• _What is required_: Repeat the whole listing below, word for word.
-- BEGIN Stored data --
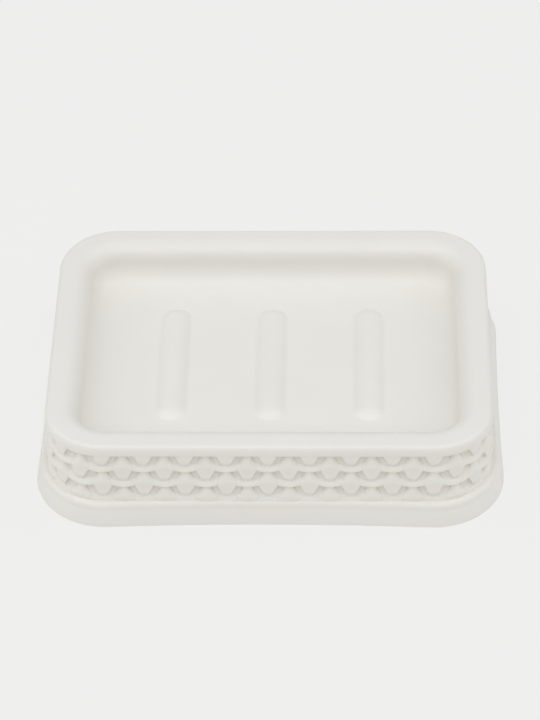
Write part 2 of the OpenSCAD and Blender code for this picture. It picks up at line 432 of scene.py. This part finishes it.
class Builder:
    """Collects points and faces in millimetres."""

    def __init__(self):
        self.points = []
        self.faces = []
        self.count = 0

    def add(self, points, faces):
        points = np.asarray(points, float).reshape(-1, 3)
        self.points.append(points)
        self.faces.extend([[i + self.count for i in face] for face in faces])
        self.count += len(points)

    def grid(self, points, closed=False):
        """A sheet of quads over rows of points; closed joins each row's last point to its first."""
        rows, columns = points.shape[:2]
        faces = []
        for r in range(rows - 1):
            near = r * columns
            far = near + columns
            for c in range(columns if closed else columns - 1):
                d = (c + 1) % columns
                faces.append([near + c, near + d, far + d, far + c])
        self.add(points, faces)

    def build(self, name):
        """A smooth object of all that was added, with its sharp edges marked."""
        mesh = bpy.data.meshes.new(name)
        mesh.from_pydata((np.concatenate(self.points) * MM).tolist(), [], self.faces)
        mesh.update()
        mesh.polygons.foreach_set("use_smooth", [True] * len(mesh.polygons))
        mesh.set_sharp_from_angle(angle=math.radians(SHARP_ANGLE))
        piece = bpy.data.objects.new(name, mesh)
        bpy.context.scene.collection.objects.link(piece)
        return piece


def level(x, y, z):
    """Points at x and y, all at the height z."""
    return np.stack([x, y, np.full(x.shape, z)], axis=-1)


def spaced(low, high, zones, coarse):
    """Places from low to high, fine inside the zones and coarse between them."""
    places = [low]
    while places[-1] < high - FINE_STEP / 2:
        here = places[-1]
        step = FINE_STEP if any(a - coarse / 2 <= here <= b for a, b in zones) else coarse
        nearest = [a for a, b in zones if a > here + FINE_STEP / 2]
        stop = min(nearest + [high])
        places.append(min(here + step, stop) if stop > here else here + step)
    places[-1] = high
    return np.array(places)


def rib_height(x, y):
    """Height of the soap ribs above the tray's floor, with a small fillet at their foot."""
    crown_r = (RIB_W * RIB_W / 4 + RIB_H * RIB_H) / (2 * RIB_H)
    total = np.zeros(np.broadcast(x, y).shape)
    for middle in RIB_MIDDLES:
        dx = x - middle
        dy = np.maximum(0, np.abs(y) - (RIB_L - RIB_W) / 2)
        d = np.minimum(np.hypot(dx, dy), RIB_REACH * crown_r)
        h = RIB_H - crown_r + np.sqrt(crown_r * crown_r - d * d)
        total = np.maximum(total, (h + np.sqrt(h * h + RIB_BLEND * RIB_BLEND)) / 2)
    return total


def add_body(shell):
    """The swept wall and the floor with its ribs, above and below."""
    side = RIB_W / 2 + RIB_MARGIN
    end = RIB_L / 2
    rib_zones = [(middle - side, middle + side) for middle in RIB_MIDDLES]
    end_zones = [(-end - RIB_END_OUT, RIB_END_IN - end), (end - RIB_END_IN, end + RIB_END_OUT)]
    xs = spaced(-FLAT_L / 2, FLAT_L / 2, rib_zones, LONG_STEP)
    ys = spaced(-FLAT_W / 2, FLAT_W / 2, end_zones, CROSS_STEP)
    across = (xs / xs[-1], ys / ys[-1])
    x, y = flat_ring(across)
    rings = [level(x, y, FLOOR_Z - WALL_T)]
    for inset, z in shell_section():
        spare = CORNER_R - inset
        if inset > LAND_END:
            spare = (spare + math.hypot(spare, 2 * FLOOR_CORNER_R)) / 2
        rings.append(level(*wall_ring(inset, spare, across), z))
    rings.append(level(x, y, FLOOR_Z))
    shell.grid(np.array(rings), closed=True)
    gx, gy = np.meshgrid(xs, ys)
    top = np.stack([gx, gy, FLOOR_Z + rib_height(gx, gy)], axis=-1)
    shell.grid(top)
    under = level(gx, gy, FLOOR_Z - WALL_T)
    shell.grid(under[:, ::-1])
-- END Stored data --
• _Task solution_:
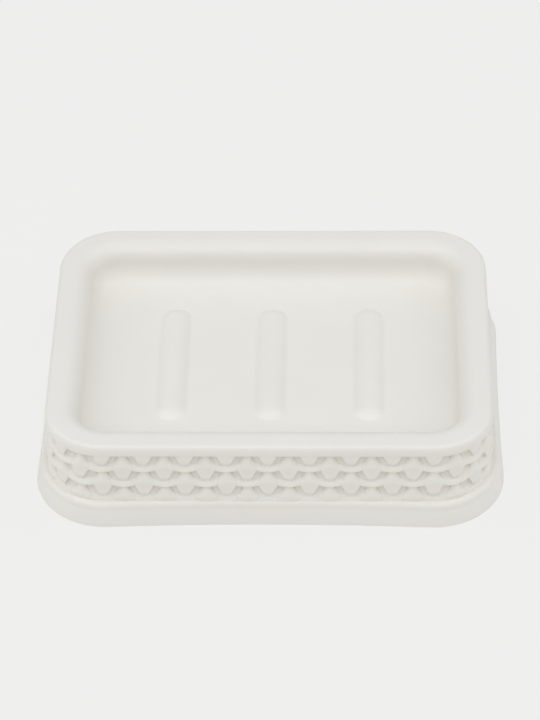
Write part 2 of the OpenSCAD and Blender code for this picture. It picks up at line 432 of scene.py. This part finishes it.
class Builder:
    """Collects points and faces in millimetres."""

    def __init__(self):
        self.points = []
        self.faces = []
        self.count = 0

    def add(self, points, faces):
        points = np.asarray(points, float).reshape(-1, 3)
        self.points.append(points)
        self.faces.extend([[i + self.count for i in face] for face in faces])
        self.count += len(points)

    def grid(self, points, closed=False):
        """A sheet of quads over rows of points; closed joins each row's last point to its first."""
        rows, columns = points.shape[:2]
        faces = []
        for r in range(rows - 1):
            near = r * columns
            far = near + columns
            for c in range(columns if closed else columns - 1):
                d = (c + 1) % columns
                faces.append([near + c, near + d, far + d, far + c])
        self.add(points, faces)

    def build(self, name):
        """A smooth object of all that was added, with its sharp edges marked."""
        mesh = bpy.data.meshes.new(name)
        mesh.from_pydata((np.concatenate(self.points) * MM).tolist(), [], self.faces)
        mesh.update()
        mesh.polygons.foreach_set("use_smooth", [True] * len(mesh.polygons))
        mesh.set_sharp_from_angle(angle=math.radians(SHARP_ANGLE))
        piece = bpy.data.objects.new(name, mesh)
        bpy.context.scene.collection.objects.link(piece)
        return piece


def level(x, y, z):
    """Points at x and y, all at the height z."""
    return np.stack([x, y, np.full(x.shape, z)], axis=-1)


def spaced(low, high, zones, coarse):
    """Places from low to high, fine inside the zones and coarse between them."""
    places = [low]
    while places[-1] < high - FINE_STEP / 2:
        here = places[-1]
        step = FINE_STEP if any(a - coarse / 2 <= here <= b for a, b in zones) else coarse
        nearest = [a for a, b in zones if a > here + FINE_STEP / 2]
        stop = min(nearest + [high])
        places.append(min(here + step, stop) if stop > here else here + step)
    places[-1] = high
    return np.array(places)


def rib_height(x, y):
    """Height of the soap ribs above the tray's floor, with a small fillet at their foot."""
    crown_r = (RIB_W * RIB_W / 4 + RIB_H * RIB_H) / (2 * RIB_H)
    total = np.zeros(np.broadcast(x, y).shape)
    for middle in RIB_MIDDLES:
        dx = x - middle
        dy = np.maximum(0, np.abs(y) - (RIB_L - RIB_W) / 2)
        d = np.minimum(np.hypot(dx, dy), RIB_REACH * crown_r)
        h = RIB_H - crown_r + np.sqrt(crown_r * crown_r - d * d)
        total = np.maximum(total, (h + np.sqrt(h * h + RIB_BLEND * RIB_BLEND)) / 2)
    return total


def add_body(shell):
    """The swept wall and the floor with its ribs, above and below."""
    side = RIB_W / 2 + RIB_MARGIN
    end = RIB_L / 2
    rib_zones = [(middle - side, middle + side) for middle in RIB_MIDDLES]
    end_zones = [(-end - RIB_END_OUT, RIB_END_IN - end), (end - RIB_END_IN, end + RIB_END_OUT)]
    xs = spaced(-FLAT_L / 2, FLAT_L / 2, rib_zones, LONG_STEP)
    ys = spaced(-FLAT_W / 2, FLAT_W / 2, end_zones, CROSS_STEP)
    across = (xs / xs[-1], ys / ys[-1])
    x, y = flat_ring(across)
    rings = [level(x, y, FLOOR_Z - WALL_T)]
    for inset, z in shell_section():
        spare = CORNER_R - inset
        if inset > LAND_END:
            spare = (spare + math.hypot(spare, 2 * FLOOR_CORNER_R)) / 2
        rings.append(level(*wall_ring(inset, spare, across), z))
    rings.append(level(x, y, FLOOR_Z))
    shell.grid(np.array(rings), closed=True)
    gx, gy = np.meshgrid(xs, ys)
    top = np.stack([gx, gy, FLOOR_Z + rib_height(gx, gy)], axis=-1)
    shell.grid(top)
    under = level(gx, gy, FLOOR_Z - WALL_T)
    shell.grid(under[:, ::-1])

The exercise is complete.